After the economic slowdown in 2013, real GDP (after adjusting for inflation) gradually rebounded to 5.7 percent in 2014 and 6.5 percent in 2015. Without adjusting for inflation (nominal GDP), the country experienced a growth of 10.4 percent.

With the expansion in the size of economy, the Royal Monetary Authority’s (RMA) annual report states that the country’s GDP per capita in 2015 increased to USD 2,719.1 from USD 2,610.6 in 2014.

The economic growth, according to the RMA was mainly driven by the secondary sector. While the contribution of the primary sector has also increased marginally, contribution of the tertiary sector to GDP has fallen from 3.8 to 2.4 percentage points.

Going by the sectoral shares to the nominal GDP, agriculture, livestock and forestry, construction, electricity and water supply, general government sector (community, social and personal services), transport, and storage and communication sectors have been the largest sectors for the last decade. These sectors still continue to dominate the country’s economy.

Agriculture, livestock and forestry accounted for 18 percent of nominal GDP in 2015, followed by construction at 17 percent, electricity and water supply at 16 percent, community and social services at 12 percent, and transport, storage and communications at 10 percent.

Crops was the main driver of growth in the primary sector from 2.4 percent to 4.6 percent.  The share of livestock and forestry sector to nominal GDP decreased marginally by 0.1 percentage points to 16.7 percent in 2015.

The construction sector emerged as the driver of overall growth that helped the secondary sector grow by 8.1 percent in 2015 from 3.7 percent in the previous year.

Gross value added (GVA), which is the total output of the construction sector after deducting for consumption was estimated at Nu 20.6 billion. This means the sector has experienced a growth of 11.5 percent.

On the other hand, the mining and quarrying sector recorded a decelerated growth of 13.4 percent from 17 percent in 2014.

The electricity and water supply sub-sector registered a growth of 7.4 percent in 2015, after it plummeted to a negative growth of 2.8 percent in the previous year. A favorable monsoon resulting in higher generation in hydropower, according to the RMA contributed to the growth in the sector. Consequently, the real value of electricity and water supply increased to Nu 10.2 billion from Nu 9.5 billion in 2014.

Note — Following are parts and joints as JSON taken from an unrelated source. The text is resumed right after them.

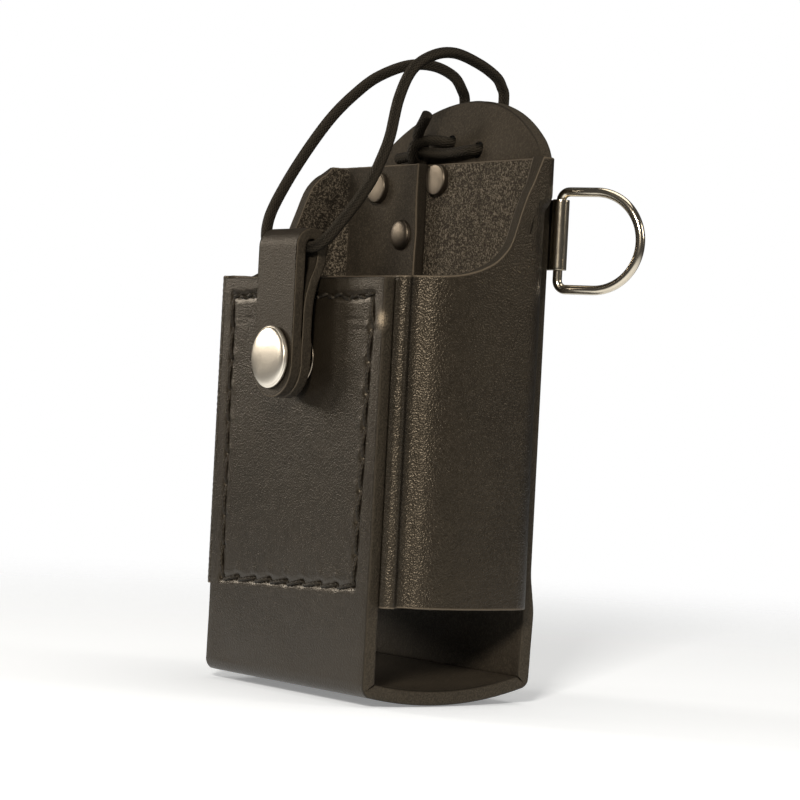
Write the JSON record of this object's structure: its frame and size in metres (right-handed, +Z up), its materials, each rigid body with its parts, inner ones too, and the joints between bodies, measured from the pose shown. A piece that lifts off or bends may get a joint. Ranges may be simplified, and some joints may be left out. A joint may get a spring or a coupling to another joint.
{
  "type": "leather radio case",
  "caption": "Black leather belt case for a hand-held radio, with an elastic retainer, snap tab, dee rings and belt loop.",
  "frame": {"origin": "on the strap's flat back face, on its centre line, at the middle of the belt loop's opening", "axes": "+Z up, front panel facing -Y, belt side facing +Y, +X to the right seen from the front"},
  "size_m": [0.1196, 0.0732, 0.167],
  "materials": {
    "case_leather": "satin black, fine pebble grain, suede inside",
    "tab_leather": "satin black, smooth grain",
    "bright_nickel": "polished nickel plate, lightly rubbed",
    "dark_nickel": "dull nickel",
    "waxed_thread": "black waxed twist",
    "braided_elastic": "black braided sleeve"
  },
  "bodies": {
    "root": {"cradle_strap": "case_leather", "wrap_body": "case_leather", "belt_loop": "case_leather", "rivet_cap_upper_left": "bright_nickel", "rivet_cap_upper_right": "bright_nickel", "rivet_cap_middle": "bright_nickel", "rivet_cap_lower_left": "bright_nickel", "rivet_cap_lower_right": "bright_nickel", "rivet_post_upper_left": "bright_nickel", "rivet_post_upper_right": "bright_nickel", "rivet_post_middle": "bright_nickel", "rivet_post_lower_left": "bright_nickel", "rivet_post_lower_right": "bright_nickel", "snap_stud": "bright_nickel", "snap_eyelet": "bright_nickel", "stitch_thread_front": "waxed_thread", "stitch_thread_back": "waxed_thread", "elastic_anchor_left": "braided_elastic", "elastic_anchor_right": "braided_elastic", "elastic_end_short": "braided_elastic", "elastic_end_upper": "braided_elastic", "elastic_knot": "braided_elastic", "dee_clip_left": "bright_nickel", "dee_clip_right": "bright_nickel", "dee_rivet_left": "bright_nickel", "dee_rivet_right": "bright_nickel"},
    "retainer": {"elastic_loop": "braided_elastic"},
    "tab": {"snap_tab": "tab_leather", "snap_cap": "bright_nickel", "snap_socket": "dark_nickel"},
    "dee_right": {"dee_ring_right": "bright_nickel"},
    "dee_left": {"dee_ring_left": "bright_nickel"}
  },
  "joints": [
    {"name": "retainer_swing", "type": "hinge", "parent": "root", "child": "retainer", "pos_m": [0, 0.00575, 0.078], "axis": [-1, 0, 0], "range_deg": [0, 100]},
    {"name": "tab_lift", "type": "hinge", "parent": "retainer", "child": "tab", "pos_m": [0.0008, -0.05425, 0.0334], "axis": [-1, 0, 0], "range_deg": [0, 140]},
    {"name": "dee_right_swing", "type": "hinge", "parent": "root", "child": "dee_right", "pos_m": [0.0386, 0.00115, 0.0386], "axis": [0, 0, 1], "range_deg": [-70, 70]},
    {"name": "dee_left_swing", "type": "hinge", "parent": "root", "child": "dee_left", "pos_m": [-0.0386, 0.00115, 0.0386], "axis": [0, 0, -1], "range_deg": [-70, 70]}
  ]
}
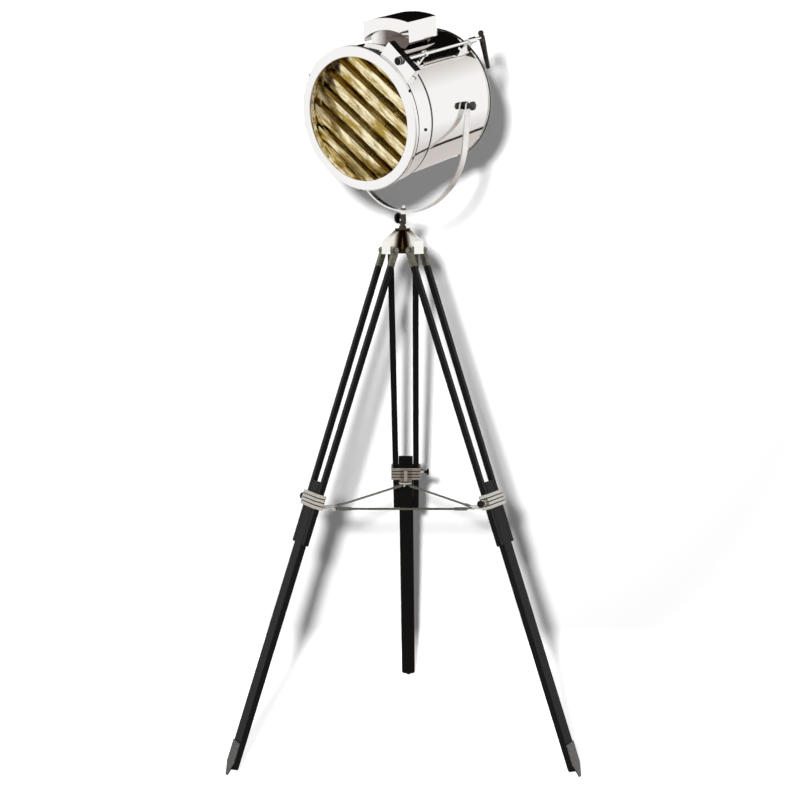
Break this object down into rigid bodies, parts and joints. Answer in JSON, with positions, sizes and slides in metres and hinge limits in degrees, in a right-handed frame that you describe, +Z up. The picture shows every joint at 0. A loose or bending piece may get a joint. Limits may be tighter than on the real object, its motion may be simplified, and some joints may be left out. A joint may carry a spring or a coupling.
{
  "type": "tripod spotlight floor lamp",
  "caption": "Floor lamp: polished drum spotlight with a slatted shutter in a tilting yoke, on a black wooden tripod with sliding legs, clamp collars and a folding brace.",
  "frame": {"origin": "on the floor, on the vertical axis of the tripod's head", "axes": "+Z up; +Y towards the rear leg, so -Y is the front between two legs"},
  "size_m": [0.7882, 0.7277, 1.6717],
  "materials": {
    "polished_steel": "polished",
    "gold_mirror": "polished",
    "nickel": "satin",
    "dark_metal": "satin",
    "hub_bronze": "polished",
    "black_wood": "satin",
    "foot_steel": "worn",
    "pewter": "cast",
    "lamp_glass": "clear",
    "black_plastic": "matt"
  },
  "bodies": {
    "tripod_head": {"hub": "hub_bronze", "hinge_bolts": "dark_metal", "pan_washer": "nickel"},
    "swivel": {"swivel_socket": "polished_steel", "cross_pin": "nickel"},
    "lock_knob": {"lock_knob": "dark_metal"},
    "yoke": {"knuckle": "polished_steel", "yoke": "polished_steel", "yoke_nut": "nickel"},
    "lamp_head": {"drum_shell": "polished_steel", "front_band": "polished_steel", "front_ring": "polished_steel", "case_screws": "dark_metal", "rear_cover": "polished_steel", "cable_gland": "dark_metal", "vent_neck": "dark_metal", "vent_hood": "polished_steel", "reflector": "gold_mirror", "shutter_frame": "gold_mirror", "socket_bracket": "nickel", "lampholder": "black_plastic", "bulb": "lamp_glass", "shutter_case": "polished_steel", "rod_supports": "nickel", "pivot_bushes": "nickel", "tilt_bolts": "dark_metal"},
    "tilt_knob_left": {"tilt_knob_left": "dark_metal"},
    "tilt_knob_right": {"tilt_knob_right": "dark_metal"},
    "shutter_drive": {"operating_rod": "nickel", "hand_lever": "dark_metal"},
    "slat_1": {"slat_1": "gold_mirror"},
    "slat_2": {"slat_2": "gold_mirror"},
    "slat_3": {"slat_3": "gold_mirror"},
    "slat_4": {"slat_4": "gold_mirror"},
    "slat_5": {"slat_5": "gold_mirror"},
    "slat_6": {"slat_6": "gold_mirror"},
    "slat_7": {"slat_7": "gold_mirror"},
    "tie_bar": {"tie_bar": "nickel"},
    "leg_rear": {"leg_cheeks_rear": "pewter", "rails_rear": "black_wood", "collar_rear": "pewter"},
    "lower_rear": {"lower_leg_rear": "black_wood", "foot_plate_rear": "foot_steel"},
    "clamp_screw_rear": {"clamp_screw_rear": "pewter"},
    "brace_rear": {"brace_rod_rear": "pewter"},
    "leg_left": {"leg_cheeks_left": "pewter", "rails_left": "black_wood", "collar_left": "pewter"},
    "lower_left": {"lower_leg_left": "black_wood", "foot_plate_left": "foot_steel"},
    "clamp_screw_left": {"clamp_screw_left": "pewter"},
    "brace_left": {"brace_rod_left": "pewter"},
    "leg_right": {"leg_cheeks_right": "pewter", "rails_right": "black_wood", "collar_right": "pewter"},
    "lower_right": {"lower_leg_right": "black_wood", "foot_plate_right": "foot_steel"},
    "clamp_screw_right": {"clamp_screw_right": "pewter"},
    "brace_right": {"brace_rod_right": "pewter"}
  },
  "joints": [
    {"name": "head_pan", "type": "hinge", "parent": "tripod_head", "child": "swivel", "pos_m": [0, 0, 1.2], "axis": [0, 0, 1], "continuous": true},
    {"name": "lock_knob_turn", "type": "hinge", "parent": "swivel", "child": "lock_knob", "pos_m": [-0.00978, 0.00696, 1.2226], "axis": [0.8148, -0.5797, 0], "range_deg": [0, 360]},
    {"name": "knuckle_lean", "type": "hinge", "parent": "swivel", "child": "yoke", "pos_m": [0, 0, 1.2184], "axis": [0.5797, 0.8148, 0], "range_deg": [-5.84, 9.16]},
    {"name": "head_tilt", "type": "hinge", "parent": "yoke", "child": "lamp_head", "pos_m": [0.02155, -0.01533, 1.47695], "axis": [0.8106, -0.5767, -0.1018], "range_deg": [-60, 30]},
    {"name": "tilt_knob_left_turn", "type": "hinge", "parent": "lamp_head", "child": "tilt_knob_left", "pos_m": [-0.10815, 0.07694, 1.49323], "axis": [-0.8106, 0.5767, 0.1018], "range_deg": [0, 360]},
    {"name": "tilt_knob_right_turn", "type": "hinge", "parent": "lamp_head", "child": "tilt_knob_right", "pos_m": [0.15124, -0.1076, 1.46067], "axis": [0.8106, -0.5767, -0.1018], "range_deg": [0, 360]},
    {"name": "shutter_lever", "type": "hinge", "parent": "lamp_head", "child": "shutter_drive", "pos_m": [0.10875, -0.11643, 1.58538], "axis": [-0.5817, -0.773, -0.2529], "range_deg": [-15, 45]},
    {"name": "slat_1_turn", "type": "hinge", "parent": "lamp_head", "child": "slat_1", "pos_m": [-0.1234, -0.0805, 1.35719], "axis": [0.684, -0.2967, -0.6664], "range_deg": [-15, 45]},
    {"name": "slat_2_turn", "type": "hinge", "parent": "lamp_head", "child": "slat_2", "pos_m": [-0.10965, -0.09803, 1.37911], "axis": [0.684, -0.2967, -0.6664], "range_deg": [-15, 45]},
    {"name": "slat_3_turn", "type": "hinge", "parent": "lamp_head", "child": "slat_3", "pos_m": [-0.09204, -0.12046, 1.40716], "axis": [0.684, -0.2967, -0.6664], "range_deg": [-15, 45]},
    {"name": "slat_4_turn", "type": "hinge", "parent": "lamp_head", "child": "slat_4", "pos_m": [-0.07444, -0.14288, 1.43521], "axis": [0.684, -0.2967, -0.6664], "range_deg": [-15, 45]},
    {"name": "slat_5_turn", "type": "hinge", "parent": "lamp_head", "child": "slat_5", "pos_m": [-0.05683, -0.16531, 1.46327], "axis": [0.684, -0.2967, -0.6664], "range_deg": [-15, 45]},
    {"name": "slat_6_turn", "type": "hinge", "parent": "lamp_head", "child": "slat_6", "pos_m": [-0.03923, -0.18774, 1.49132], "axis": [0.684, -0.2967, -0.6664], "range_deg": [-15, 45]},
    {"name": "slat_7_turn", "type": "hinge", "parent": "lamp_head", "child": "slat_7", "pos_m": [-0.02547, -0.20526, 1.51324], "axis": [0.684, -0.2967, -0.6664], "range_deg": [-15, 45]},
    {"name": "tie_bar_swing", "type": "hinge", "parent": "slat_4", "child": "tie_bar", "pos_m": [-0.04361, -0.13696, 1.3967], "axis": [0.684, -0.2967, -0.6664], "range_deg": [-45, 15]},
    {"name": "leg_fold_rear", "type": "hinge", "parent": "tripod_head", "child": "leg_rear", "pos_m": [0, 0.03646, 1.15084], "axis": [-1, 0, 0], "range_deg": [0, 15]},
    {"name": "leg_fold_left", "type": "hinge", "parent": "tripod_head", "child": "leg_left", "pos_m": [-0.03157, -0.01823, 1.15084], "axis": [0.5, -0.866, 0], "range_deg": [0, 15]},
    {"name": "leg_fold_right", "type": "hinge", "parent": "tripod_head", "child": "leg_right", "pos_m": [0.03157, -0.01823, 1.15084], "axis": [0.5, 0.866, 0], "range_deg": [0, 15]},
    {"name": "leg_slide_rear", "type": "slide", "parent": "leg_rear", "child": "lower_rear", "axis": [0, -0.3352, 0.9421], "range_m": [-0.02, 0.42]},
    {"name": "leg_slide_left", "type": "slide", "parent": "leg_left", "child": "lower_left", "axis": [0.2903, 0.1676, 0.9421], "range_m": [-0.02, 0.42]},
    {"name": "leg_slide_right", "type": "slide", "parent": "leg_right", "child": "lower_right", "axis": [-0.2903, 0.1676, 0.9421], "range_m": [-0.02, 0.42]},
    {"name": "clamp_screw_turn_rear", "type": "hinge", "parent": "leg_rear", "child": "clamp_screw_rear", "pos_m": [0.05, 0.23072, 0.59744], "axis": [-1, 0, 0], "range_deg": [0, 360]},
    {"name": "clamp_screw_turn_left", "type": "hinge", "parent": "leg_left", "child": "clamp_screw_left", "pos_m": [-0.22481, -0.07206, 0.59744], "axis": [0.5, -0.866, 0], "range_deg": [0, 360]},
    {"name": "clamp_screw_turn_right", "type": "hinge", "parent": "leg_right", "child": "clamp_screw_right", "pos_m": [0.17481, -0.15866, 0.59744], "axis": [0.5, 0.866, 0], "range_deg": [0, 360]},
    {"name": "brace_swing_rear", "type": "hinge", "parent": "leg_rear", "child": "brace_rear", "pos_m": [-0.007, 0.18288, 0.57319], "axis": [0.866, -0.5, 0], "range_deg": [0, 105]},
    {"name": "brace_swing_left", "type": "hinge", "parent": "leg_left", "child": "brace_left", "pos_m": [-0.15488, -0.0975, 0.57319], "axis": [0, 1, 0], "range_deg": [0, 105]},
    {"name": "brace_swing_right", "type": "hinge", "parent": "leg_right", "child": "brace_right", "pos_m": [0.16187, -0.08538, 0.57319], "axis": [-0.866, -0.5, 0], "range_deg": [0, 105]}
  ],
  "couplings": [
    {"joint": "slat_1_turn", "follows": "shutter_lever", "ratio": 1},
    {"joint": "slat_2_turn", "follows": "shutter_lever", "ratio": 1},
    {"joint": "slat_3_turn", "follows": "shutter_lever", "ratio": 1},
    {"joint": "slat_4_turn", "follows": "shutter_lever", "ratio": 1},
    {"joint": "slat_5_turn", "follows": "shutter_lever", "ratio": 1},
    {"joint": "slat_6_turn", "follows": "shutter_lever", "ratio": 1},
    {"joint": "slat_7_turn", "follows": "shutter_lever", "ratio": 1},
    {"joint": "tie_bar_swing", "follows": "shutter_lever", "ratio": -1},
    {"joint": "leg_fold_left", "follows": "leg_fold_rear", "ratio": 1},
    {"joint": "leg_fold_right", "follows": "leg_fold_rear", "ratio": 1},
    {"joint": "brace_swing_rear", "follows": "leg_fold_rear", "ratio": 7},
    {"joint": "brace_swing_left", "follows": "leg_fold_rear", "ratio": 7},
    {"joint": "brace_swing_right", "follows": "leg_fold_rear", "ratio": 7}
  ]
}
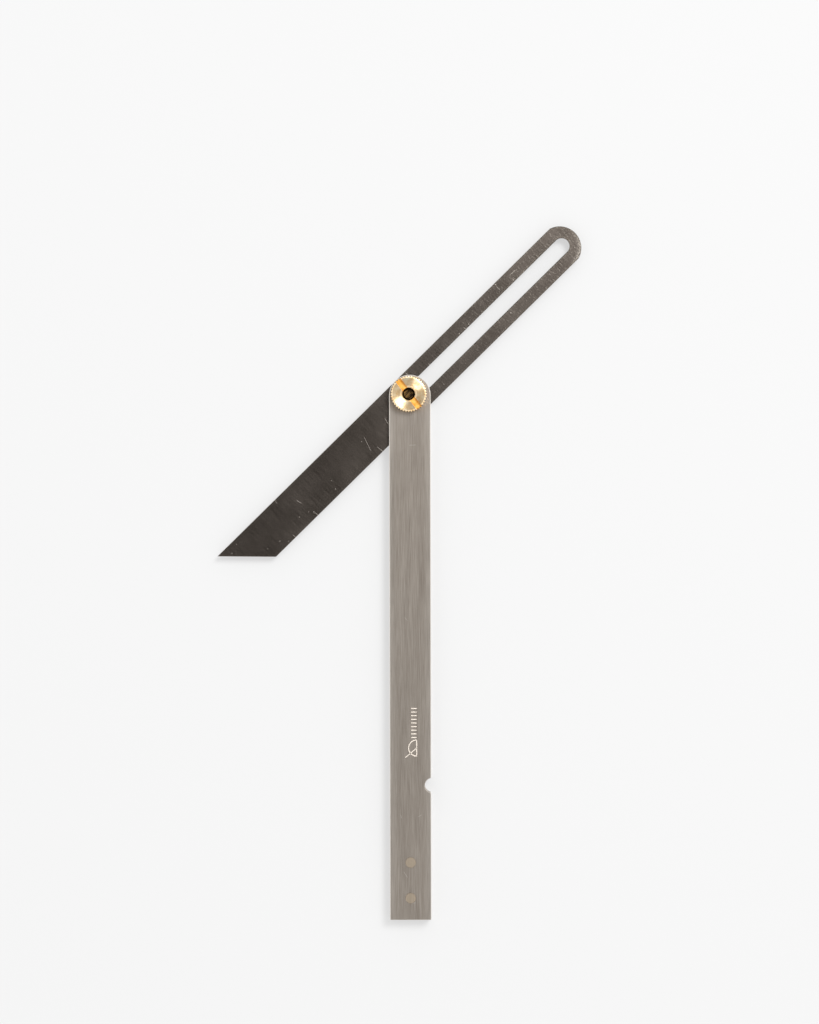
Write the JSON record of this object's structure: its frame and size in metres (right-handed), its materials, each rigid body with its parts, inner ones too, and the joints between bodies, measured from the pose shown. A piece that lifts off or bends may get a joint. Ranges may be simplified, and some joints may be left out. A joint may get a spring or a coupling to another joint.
{
  "type": "sliding bevel",
  "caption": "Flat steel handle with a slotted steel blade that swings and slides on a clamp bolt, held at any angle by a knurled brass thumb nut.",
  "frame": {"origin": "on the clamp bolt's axis, in the plane of the handle's back face, which is also the bolt head's face", "axes": "+Z along the clamp bolt from the back plate to the thumb nut; the handle reaches down -Y from the bolt, and the thumb notch is on its +X edge"},
  "size_m": [0.1762, 0.3348, 0.0126],
  "materials": {
    "handle_steel": "stainless steel plate, belt ground lengthwise",
    "spacer_steel": "stainless steel, milled, not polished",
    "rivet_steel": "stainless steel rivet, peened and ground flush",
    "blade_steel": "hard stainless steel strip, ground across, fine scratches from use",
    "bolt_steel": "dark oiled steel",
    "washer_brass": "brass washer, as stamped",
    "nut_brass": "turned brass with a knurled rim"
  },
  "bodies": {
    "handle": {"back_plate": "handle_steel", "front_plate": "handle_steel", "end_spacer": "spacer_steel", "upper_rivet": "rivet_steel", "lower_rivet": "rivet_steel"},
    "bolt": {"pivot_bolt": "bolt_steel"},
    "blade": {"blade": "blade_steel"},
    "washer": {"clamp_washer": "washer_brass"},
    "nut": {"clamp_nut": "nut_brass"}
  },
  "joints": [
    {"name": "blade_swing", "type": "hinge", "parent": "handle", "child": "bolt", "pos_m": [0, 0, 0.0036], "axis": [0, 0, 1], "range_deg": [-300, 45.5]},
    {"name": "blade_slide", "type": "slide", "parent": "bolt", "child": "blade", "axis": [-0.7133, -0.7009, 0], "range_m": [-0.0025, 0.098]},
    {"name": "nut_lift", "type": "slide", "parent": "bolt", "child": "washer", "axis": [0, 0, 1], "range_m": [0, 0.00125]},
    {"name": "nut_turn", "type": "hinge", "parent": "washer", "child": "nut", "pos_m": [0, 0, 0.0103], "axis": [0, 0, 1], "range_deg": [0, 450.01]}
  ],
  "couplings": [
    {"joint": "nut_turn", "follows": "nut_lift", "rad_per_m": 6283.2}
  ]
}
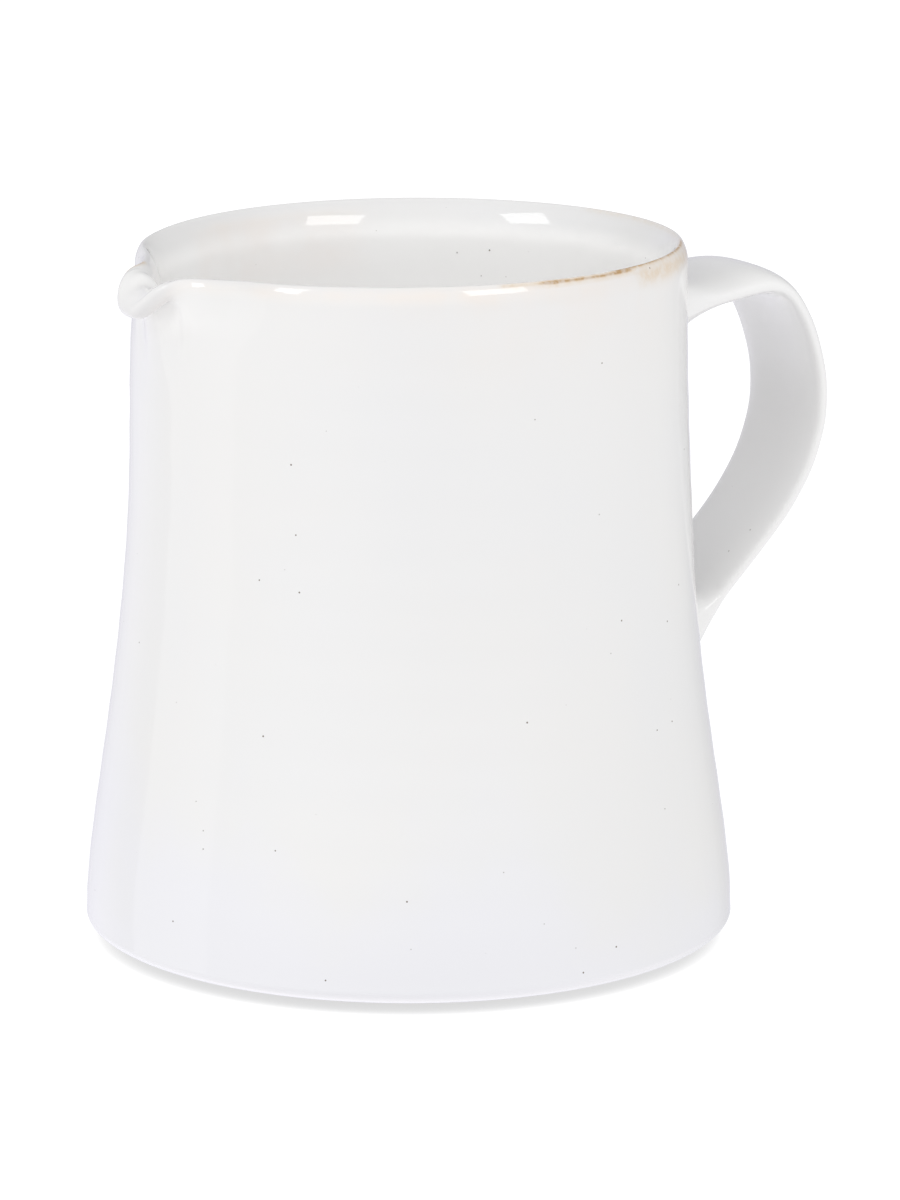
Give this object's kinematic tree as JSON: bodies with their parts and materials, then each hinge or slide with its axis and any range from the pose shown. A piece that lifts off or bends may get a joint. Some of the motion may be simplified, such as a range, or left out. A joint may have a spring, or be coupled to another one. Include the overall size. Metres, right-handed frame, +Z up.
{
  "type": "pitcher",
  "caption": "Wide ceramic pitcher with a flared base, a short pulled spout and a flat strap handle, for pouring drinks or holding stems.",
  "frame": {"origin": "centre of the foot ring's resting face, on the pot's axis", "axes": "+Z up along the pot's axis, +X towards the handle, -X towards the spout"},
  "size_m": [0.1934, 0.162, 0.175],
  "materials": {
    "glaze": "gloss",
    "bare_clay": "matte"
  },
  "bodies": {
    "root": {"body": "glaze", "spout": "glaze", "foot_ring": "bare_clay", "handle": "glaze", "handle_upper_joint": "glaze", "handle_lower_joint": "glaze"}
  },
  "joints": []
}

The report highlighted that the export of electricity to India increased by 3.5 percent in 2015, from Nu 10.4 billion the previous year to Nu 10.8 billion. But the overall domestic sales declined significantly by negative 1.3 percent in 2015.

The tertiary sector recorded a decelerated growth, from 8.9 percent in 2014 to 5.4 percent in 2015. Wholesale and retail trade, transport, storage and communication, and the community, social and personal services recorded the highest contributions in this sector.

One of the fastest growing sub-sectors in the economy, according to the report was the hotels and restaurants that recorded a real growth of 16.2 percent in 2015.

The performance of hotels and restaurants is largely attributable to increased number of tourist  arrivals during the year which was recorded at 155,121 tourists. In 2015, the international to regional visitor ratio was at 37:63, with growth rates more significant in the regional segment.

International (US dollar paying) visitor dropped by 15.8 percent recording 48,800 arrivals in 2015 from 57,934 arrivals in 2014 due to the major earthquake in Nepal leading to numerous cancellations of plans to visit Bhutan. Correspondingly, there was a decrease in the foreign exchange revenue collection by 2.8 percent from USD 73.2 million in 2014 to USD 71.2 million.